(SET PROBLEM)
Retype only what runs from the line that contains "Write the Blender Python" through the last line of the listing below, both lines included.

Raw records:
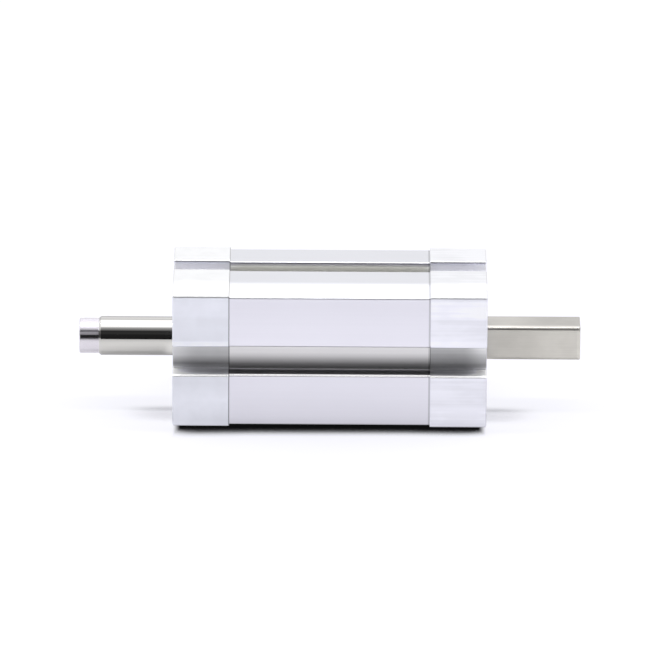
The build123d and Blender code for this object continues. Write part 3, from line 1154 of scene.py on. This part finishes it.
class SetStage(bpy.types.Operator):
    """Sets the floor, the light and the camera."""

    bl_idname = "cylinder.stage"
    bl_label = "Stage"

    def floor(self, studio):
        """A plane under the part. Its contact shadow is ambient occlusion of a short reach. The
        camera sees a part of it as even white, and metal sees it paler than it is."""
        corners = np.array([(-1, -1), (1, -1), (1, 1), (-1, 1)]) * FLOOR_HALF
        points = np.column_stack([corners, np.full(4, FLOOR_Z)])
        mesh = bpy.data.meshes.new("floor")
        mesh.from_pydata(points.tolist(), [], [(0, 1, 2, 3)])
        material = bpy.data.materials.new("floor")
        material.use_nodes = True
        material.node_tree.nodes.clear()
        graph = Graph(material.node_tree)
        ray = graph.add("ShaderNodeLightPath").outputs
        camera = ray["Is Camera Ray"]
        x, y, _ = graph.axes(graph.add("ShaderNodeTexCoord").outputs["Object"])
        away_x = graph.maths("ABSOLUTE", x)
        left_reach, right_reach = studio.contact_reach * 1.1, studio.contact_reach * 0.9
        reach = graph.span(x, -FACE_X, FACE_X, left_reach, right_reach, smooth=False)
        near = graph.add("ShaderNodeAmbientOcclusion", {"Distance": reach})
        depth = graph.span(y, -5 * MM, 5 * MM, studio.contact_depth, CONTACT_BACK)
        contact = graph.maths(
            "MAXIMUM",
            graph.span(near.outputs["AO"], 0.7, 1.0, depth, 1),
            graph.span(away_x, FACE_X - 2.1 * MM, FACE_X + 0.1 * MM),
        )
        lifted = graph.maths("MULTIPLY", contact, studio.floor_lift * studio.floor_shade)
        shade = graph.span(camera, 0, 1, studio.floor_shade, lifted, smooth=False)
        under_rods = graph.product(
            graph.within(y, *SHADOW_Y, 5.5 * MM),
            graph.span(away_x, FACE_X + SHADOW_X[0], FACE_X + SHADOW_X[1], 1, 0.1),
        )
        seen_by_camera = graph.product(
            camera,
            graph.span(y, -22 * MM, -17 * MM, EVEN_NEAR, EVEN_FAR),
            graph.span(under_rods, 0, 1, 1, EVEN_UNDER_RODS),
        )
        beside = graph.product(
            graph.span(away_x, FACE_X, FACE_X + 4 * MM), graph.span(y, 0, 15 * MM, 1, 0)
        )
        seen_in_metal = graph.product(
            ray["Is Glossy Ray"],
            graph.span(ray["Diffuse Depth"], 0, 1, 1, 0),
            graph.span(beside, 0, 1, studio.floor_evenness, studio.side_evenness),
        )
        white = graph.span(camera, 0, 1, studio.floor_white, contact, smooth=False)
        blue = graph.span(camera, 0, 1, 1, studio.floor_blue, smooth=False)
        tint = graph.add("ShaderNodeCombineXYZ", {0: 1.0, 1: 1.0, 2: blue}).outputs[0]
        shaded = graph.add("ShaderNodeVectorMath", {0: tint, "Scale": shade}, operation="SCALE")
        mix = graph.add(
            "ShaderNodeMixShader",
            {
                0: graph.maths("ADD", seen_by_camera, seen_in_metal),
                1: graph.add("ShaderNodeBsdfDiffuse", {"Color": shaded.outputs[0]}).outputs[0],
                2: graph.add("ShaderNodeEmission", {"Color": tint, "Strength": white}).outputs[0],
            },
        )
        graph.add("ShaderNodeOutputMaterial", {"Surface": mix.outputs[0]})
        mesh.materials.append(material)
        floor = bpy.data.objects.new("floor", mesh)
        bpy.context.scene.collection.objects.link(floor)

    def world(self, studio):
        """Light by direction: a soft light overhead, a pale backdrop, and a dark room in front.

        With x to the right, y to the back and z the sine of the height above the horizon, the
        backdrop fades to the dark room where y is negative. The overhead light lies where
        lean = y / z is in BOX_LEAN, which is up to 42 degrees behind the zenith. Metal also
        shows a bright strip in it, a glow in front of it, and a room that is lighter at the
        sides. The camera sees plain white."""
        world = bpy.data.worlds.new("studio")
        bpy.context.scene.world = world
        world.use_nodes = True
        world.node_tree.nodes.clear()
        graph = Graph(world.node_tree)
        direction = graph.add("ShaderNodeTexCoord").outputs["Generated"]
        x, y, z = graph.axes(direction)
        lean = graph.maths("DIVIDE", y, graph.maths("MAXIMUM", z, 0.05))
        ray = graph.add("ShaderNodeLightPath").outputs
        metal = graph.span(ray["Diffuse Depth"], 0, 1, 1, 0)
        high = graph.span(z, 0.3, 0.5)

        def part(start, full, fall, end):
            """The part of the overhead light between two leans."""
            return graph.product(
                graph.span(lean, start, full), graph.span(lean, fall, end, 1, 0), high
            )

        box = part(*BOX_LEAN)
        strip = graph.product(part(*STRIP_LEAN), metal)
        glow = graph.product(
            graph.levels(lean, GLOW), graph.span(lean, 0.0, 0.05, 1, 0), high, metal
        )
        back = graph.span(z, 0.0, 0.3, studio.horizon, studio.backdrop)
        beside = graph.product(metal, graph.span(graph.maths("ABSOLUTE", x), 0.4, 0.65))
        front = graph.span(beside, 0, 1, ROOM_FRONT, ROOM_SIDES)
        room = graph.maths("MULTIPLY", graph.span(y, 0.0, 0.4, front, 1), back)
        lit = graph.product(room, graph.maths("SUBTRACT", 1.0, graph.maths("MAXIMUM", box, glow)))
        for mask, level in ((box, studio.softbox), (strip, studio.strip), (glow, studio.glow)):
            lit = graph.maths("ADD", lit, graph.maths("MULTIPLY", mask, level))
        lit = graph.span(ray["Is Camera Ray"], 0, 1, lit, 1)
        background = graph.add("ShaderNodeBackground", {"Strength": lit, "Color": (1, 1, 1, 1)})
        graph.add("ShaderNodeOutputWorld", {"Surface": background.outputs[0]})
        world.cycles.sampling_method = "MANUAL"
        world.cycles.sample_map_resolution = 1024

    def camera(self, studio):
        """A long lens at the photograph's angle, with the middle of the rod axis at AXIS_PIXEL."""
        data = bpy.data.cameras.new("camera")
        data.sensor_width = 36.0
        data.lens = data.sensor_width * PIXELS_A_METRE * studio.distance / PICTURE
        data.clip_start = studio.distance / 100
        data.clip_end = studio.distance * 10
        back = Vector((0, -math.cos(studio.elevation), math.sin(studio.elevation)))
        turn = (-back).to_track_quat("-Z", "Y").to_matrix()
        turn = turn @ Matrix.Rotation(studio.roll, 3, "Z")
        offset = (Vector((PICTURE / 2, PICTURE / 2)) - Vector(AXIS_PIXEL)) / PIXELS_A_METRE
        aim = turn @ Vector((offset.x, -offset.y, 0))
        camera = bpy.data.objects.new("camera", data)
        camera.matrix_world = Matrix.Translation(aim + back * studio.distance) @ turn.to_4x4()
        bpy.context.scene.collection.objects.link(camera)
        bpy.context.scene.camera = camera

    def execute(self, context):
        studio = context.scene.cylinder_studio
        self.floor(studio)
        self.world(studio)
        self.camera(studio)
        context.scene.view_settings.view_transform = "Standard"
        return {"FINISHED"}


OPERATORS = (
    FinishBarrel,
    FinishCaps,
    FinishRods,
    FinishInside,
    FinishScrews,
    MakeThreads,
    SetStage,
)


class CylinderPanel(bpy.types.Panel):
    """Lists the sizes and colours, and the steps that use them."""

    bl_idname = "VIEW3D_PT_cylinder"
    bl_label = "Double rod cylinder"
    bl_space_type = "VIEW_3D"
    bl_region_type = "UI"
    bl_category = "Cylinder"

    def draw(self, context):
        layout = self.layout
        for key, group in GROUPS.items():
            box = layout.box()
            settings = getattr(context.scene, key)
            for name in group.__annotations__:
                box.prop(settings, name)
        for operator in OPERATORS:
            layout.operator(operator.bl_idname)


def register():
    """Adds the classes, and a property group for each to the scene."""
    for group in (*GROUPS.values(), *OPERATORS, CylinderPanel):
        bpy.utils.register_class(group)
    for key, group in GROUPS.items():
        setattr(bpy.types.Scene, key, PointerProperty(type=group))


def unregister():
    """Takes away what register adds."""
    for key in GROUPS:
        delattr(bpy.types.Scene, key)
    for group in (CylinderPanel, *OPERATORS, *GROUPS.values()):
        bpy.utils.unregister_class(group)


def main():
    """Runs the operators in order."""
    register()
    bpy.ops.cylinder.barrel()
    bpy.ops.cylinder.caps()
    bpy.ops.cylinder.rods()
    bpy.ops.cylinder.inside()
    bpy.ops.cylinder.screws()
    bpy.ops.cylinder.threads()
    bpy.ops.cylinder.stage()


if __name__ == "__main__":
    main()
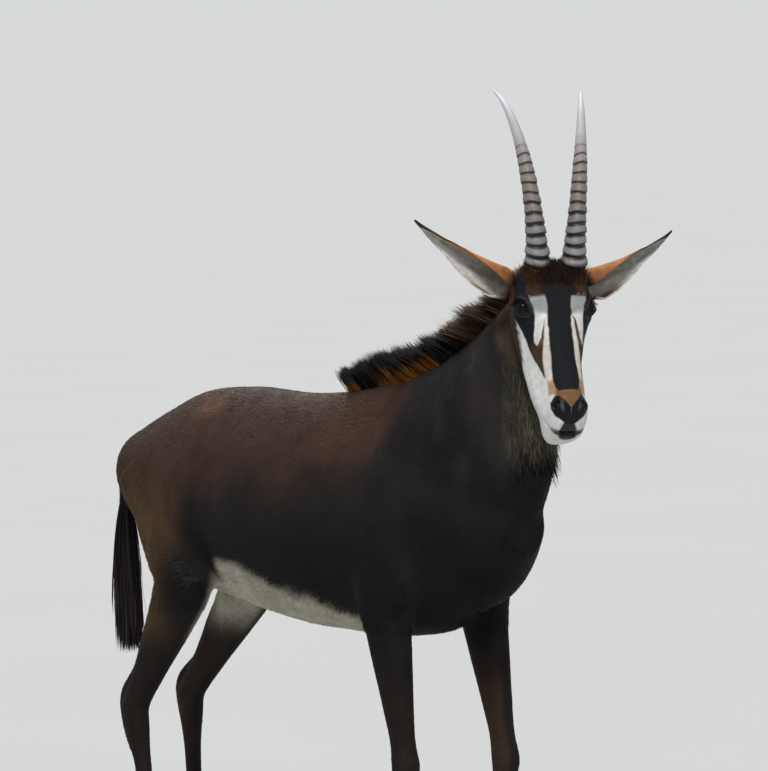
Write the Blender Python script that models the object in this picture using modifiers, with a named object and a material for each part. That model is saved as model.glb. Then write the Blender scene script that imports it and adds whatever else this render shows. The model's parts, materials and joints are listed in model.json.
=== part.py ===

(IN RESPONSE)
Write the Blender Python script that models the object in this picture using modifiers, with a named object and a material for each part. That model is saved as model.glb. Then write the Blender scene script that imports it and adds whatever else this render shows. The model's parts, materials and joints are listed in model.json.
=== part.py ===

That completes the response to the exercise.